Zachary Besler’s MSc Thesis Proposal

Title: “Assessing the contributions of perception and motor experience to visual anticipation skill”

Supervisor: Dr. Nicola Hodges
Committee members: Dr. Romeo Chua, Dr. Sean Müller (Federation University Australia)

Abstract: An athlete’s ability to predict the actions of another athlete is related to their experience in watching the actions (perceptual experience) and doing the actions themselves (motor experience). The relative contributions of these experiences are debated and is thought to impact on how predictions are made. In many sports, athletes have both motor and perceptual experiences and hence these are hard to tease apart. Baseball is an exception, as hitters and pitchers have specialized roles, resulting in different amounts of watching (perceptual experience) and doing (motor experience) with a pitcher’s actions. My primary aim is to study the action prediction abilities of both types of baseball athletes to determine the relative contribution of motor experience (specifically with pitching) to visual experience (specifically when hitting) in action prediction performance. Individuals will watch videos that are frozen in time to occlude outcomes and will be asked to judge pitch type.
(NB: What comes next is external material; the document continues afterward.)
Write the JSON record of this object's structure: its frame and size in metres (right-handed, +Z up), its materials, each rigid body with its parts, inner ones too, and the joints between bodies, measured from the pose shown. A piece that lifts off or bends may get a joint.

I will manipulate pitching hand seen in the videos to examine how specific judgements are to the motor and visual experiences of the athletes (and indirectly make conclusions about how predictions are made). Data will be correlated with objective measures of hitting performance (in hitters), to help isolate the role of pitch discrimination in hitting accuracy. This research will provide insights into what types of experiences help athletes make sport-specific action predictions and how these are made, helping to inform theory and support future interventions comparing physical training (e.g., providing motor experience with the perceived action) to perceptual-based training methods.